_INSTRUCTIONS FOR THE TASK_. All of the data below should be written out exactly.

★ ★ ★ ★

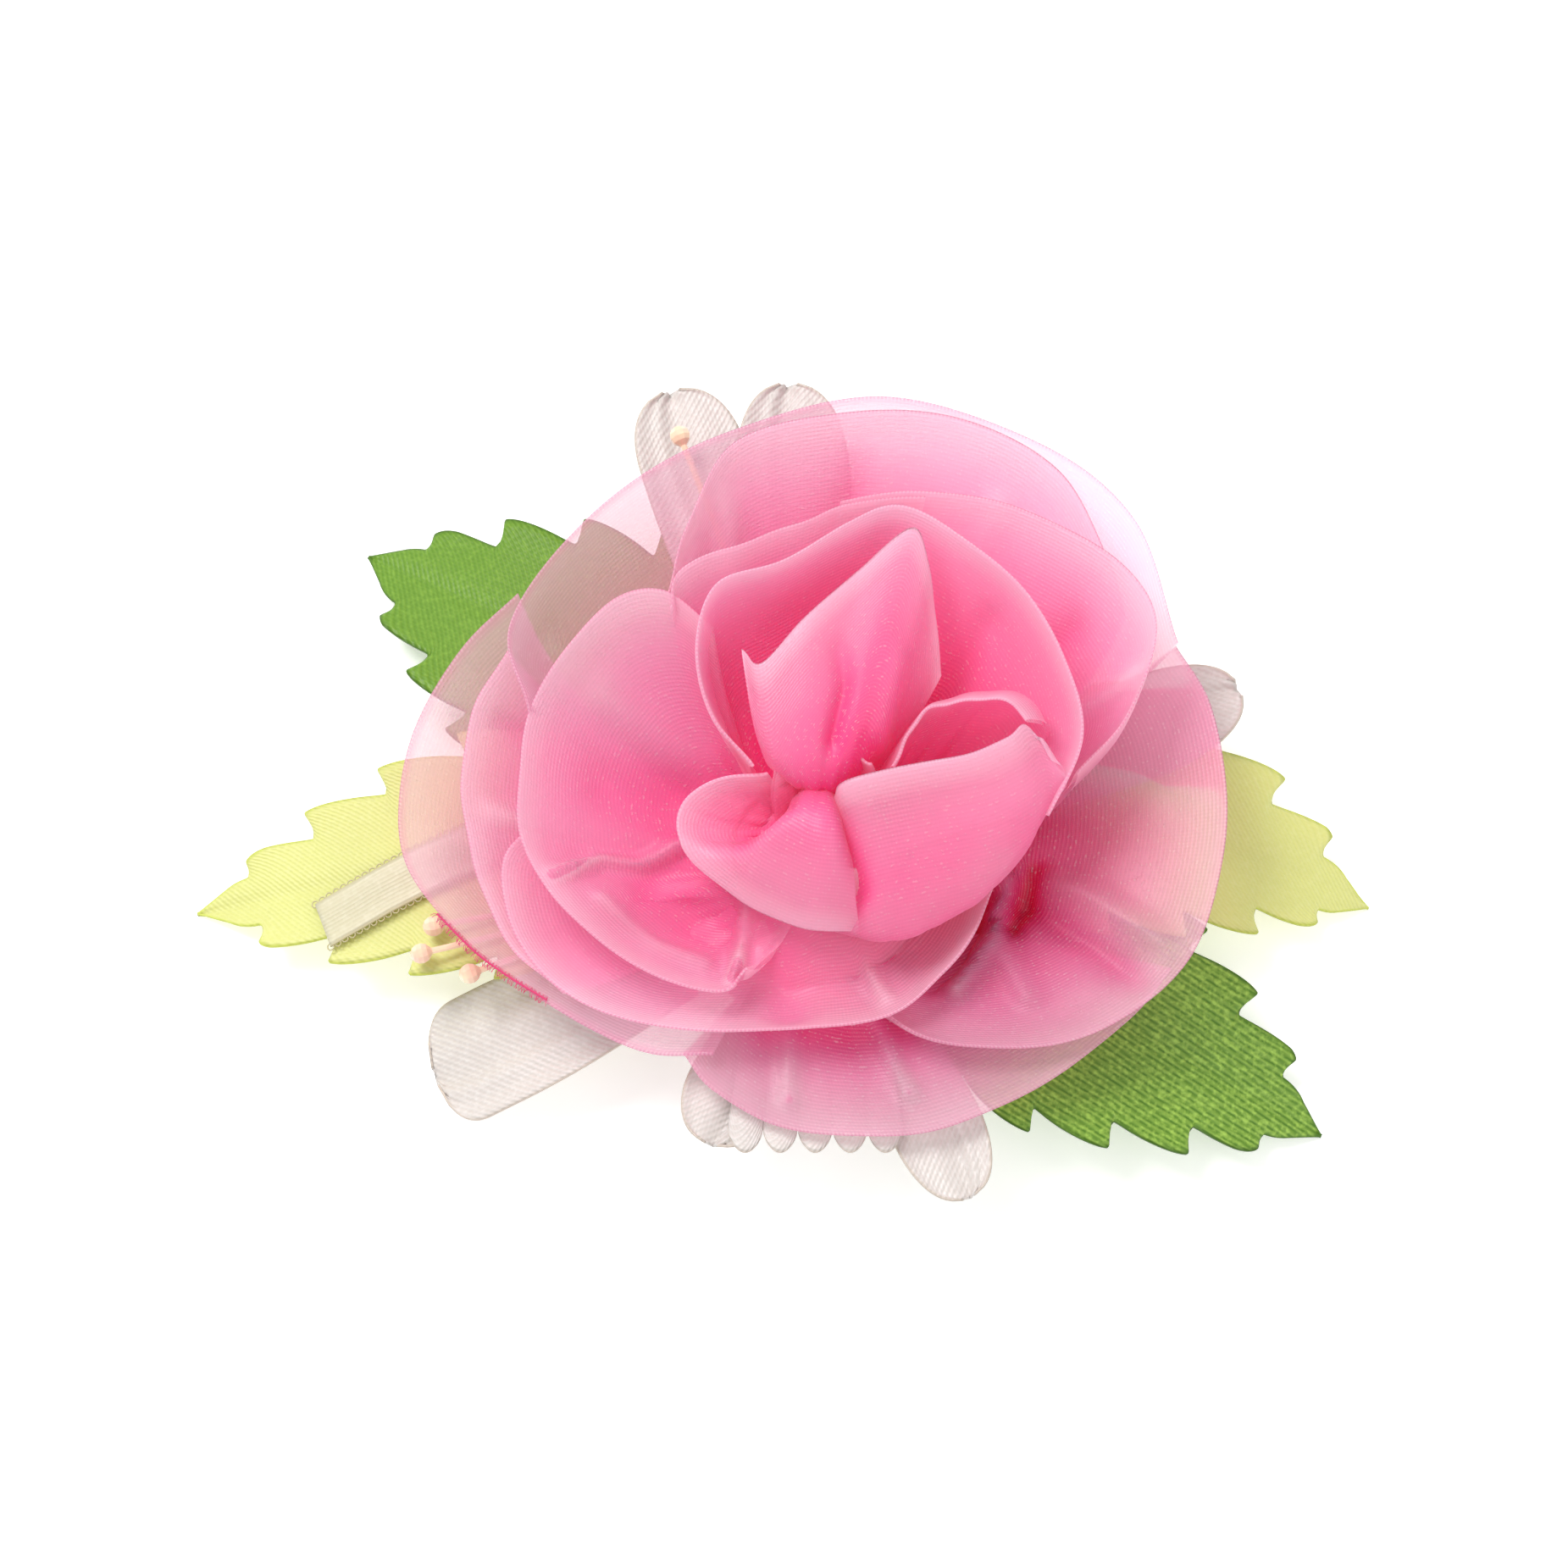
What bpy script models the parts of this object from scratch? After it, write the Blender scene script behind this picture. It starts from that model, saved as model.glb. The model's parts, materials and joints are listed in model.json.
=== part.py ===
"""Organza rose hair clip: a layered rose on satin leaves, cream petals, stamens and a ribbon tail,
sewn to a felt base that is held by a sprung alligator clip.

Units are metres, written as millimetres times MM. The origin is the middle of the flat face of the
clip's fixed arm that grips the hair. +Z points out of the hair towards the front of the rose, +X
runs along the clip towards its handle, and +Y points to the tall back petals.
"""

import math

import bmesh
import bpy
import numpy as np

MM = 0.001

# ---- driving dimensions, in millimetres -------------------------------------------------------
FIT = 0.3                    # clearance between pieces that touch or are glued
CLOTH = 0.5                  # thickness of a satin layer as modelled
FELT_WALL = 1.2              # felt thickness
FELT_LENGTH = 44.0           # oval felt base, along the clip
FELT_WIDTH = 38.0
FELT_X = 4.0                 # middle of the felt along the clip
SEAT_RADIUS = 18.0           # buckram seat that the petals are gathered onto
SEAT_WALL = 0.5

ROSE_SPREAD = 1.0            # how far the petals reach out, beside the ring table below
ROSE_RISE = 1.0              # how high they rise over the seat, beside the same table
PETAL_COLUMNS = 13
PETAL_ROWS = 7
PETAL_WALL = 0.4             # thickness of a petal's folded organza as modelled

LEAF_TEETH = 4               # hooked teeth on each side of a leaf
EDGE_LIFT = 0.8              # how far a leaf's edges rise over its middle
TOOTH_DEPTH = 0.13           # as a share of the half width
RIBBON_WIDTH = 6.0
RIBBON_WALL = 0.4

WIRE = 0.8                   # stamen wire
BEAD = 2.6                   # pearl at the end of a stamen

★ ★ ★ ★

_FINAL RESULT_.
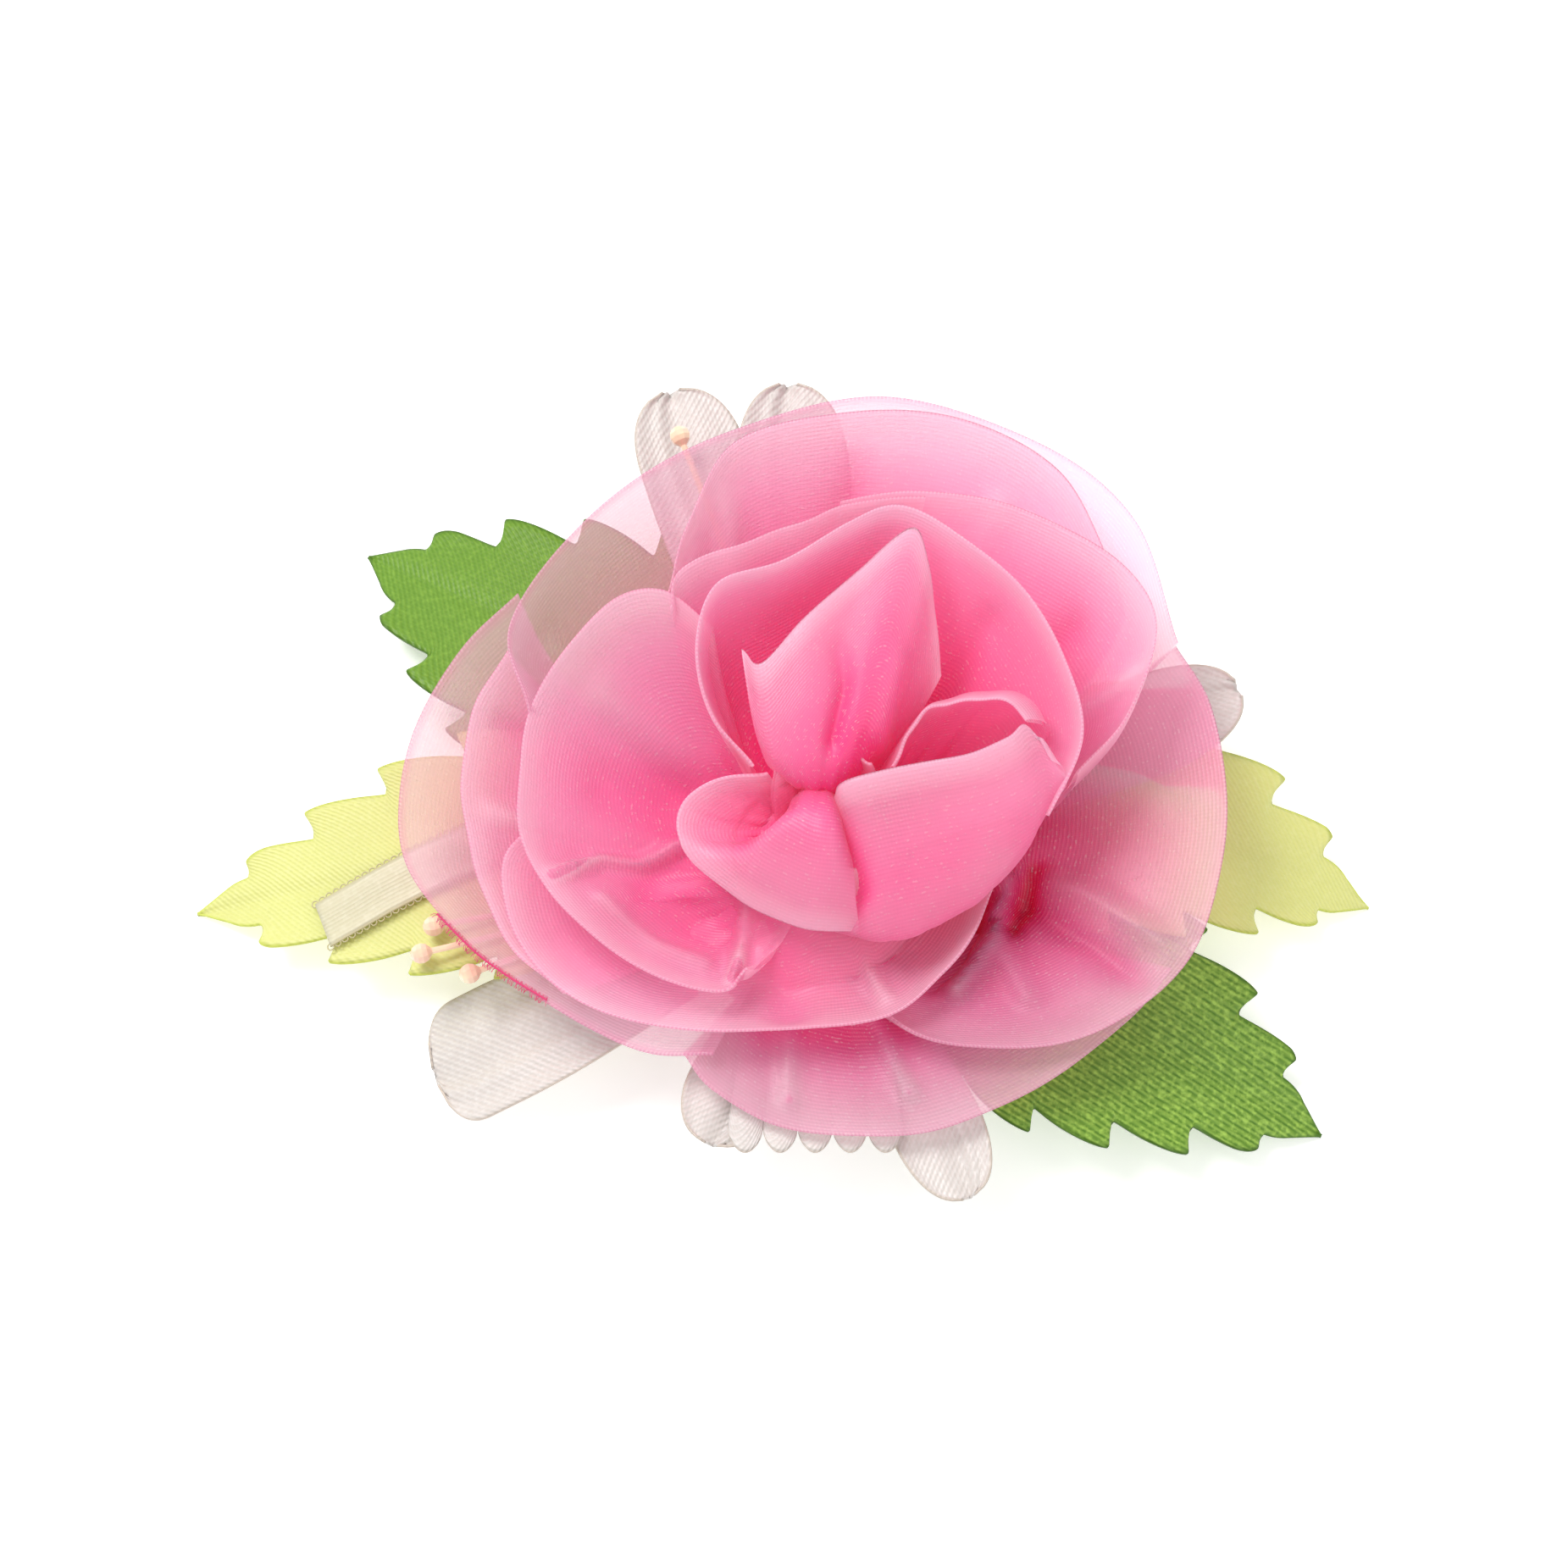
What bpy script models the parts of this object from scratch? After it, write the Blender scene script behind this picture. It starts from that model, saved as model.glb. The model's parts, materials and joints are listed in model.json.
=== part.py ===
"""Organza rose hair clip: a layered rose on satin leaves, cream petals, stamens and a ribbon tail,
sewn to a felt base that is held by a sprung alligator clip.

Units are metres, written as millimetres times MM. The origin is the middle of the flat face of the
clip's fixed arm that grips the hair. +Z points out of the hair towards the front of the rose, +X
runs along the clip towards its handle, and +Y points to the tall back petals.
"""

import math

import bmesh
import bpy
import numpy as np

MM = 0.001

# ---- driving dimensions, in millimetres -------------------------------------------------------
FIT = 0.3                    # clearance between pieces that touch or are glued
CLOTH = 0.5                  # thickness of a satin layer as modelled
FELT_WALL = 1.2              # felt thickness
FELT_LENGTH = 44.0           # oval felt base, along the clip
FELT_WIDTH = 38.0
FELT_X = 4.0                 # middle of the felt along the clip
SEAT_RADIUS = 18.0           # buckram seat that the petals are gathered onto
SEAT_WALL = 0.5

ROSE_SPREAD = 1.0            # how far the petals reach out, beside the ring table below
ROSE_RISE = 1.0              # how high they rise over the seat, beside the same table
PETAL_COLUMNS = 13
PETAL_ROWS = 7
PETAL_WALL = 0.4             # thickness of a petal's folded organza as modelled

LEAF_TEETH = 4               # hooked teeth on each side of a leaf
EDGE_LIFT = 0.8              # how far a leaf's edges rise over its middle
TOOTH_DEPTH = 0.13           # as a share of the half width
RIBBON_WIDTH = 6.0
RIBBON_WALL = 0.4

WIRE = 0.8                   # stamen wire
BEAD = 2.6                   # pearl at the end of a stamen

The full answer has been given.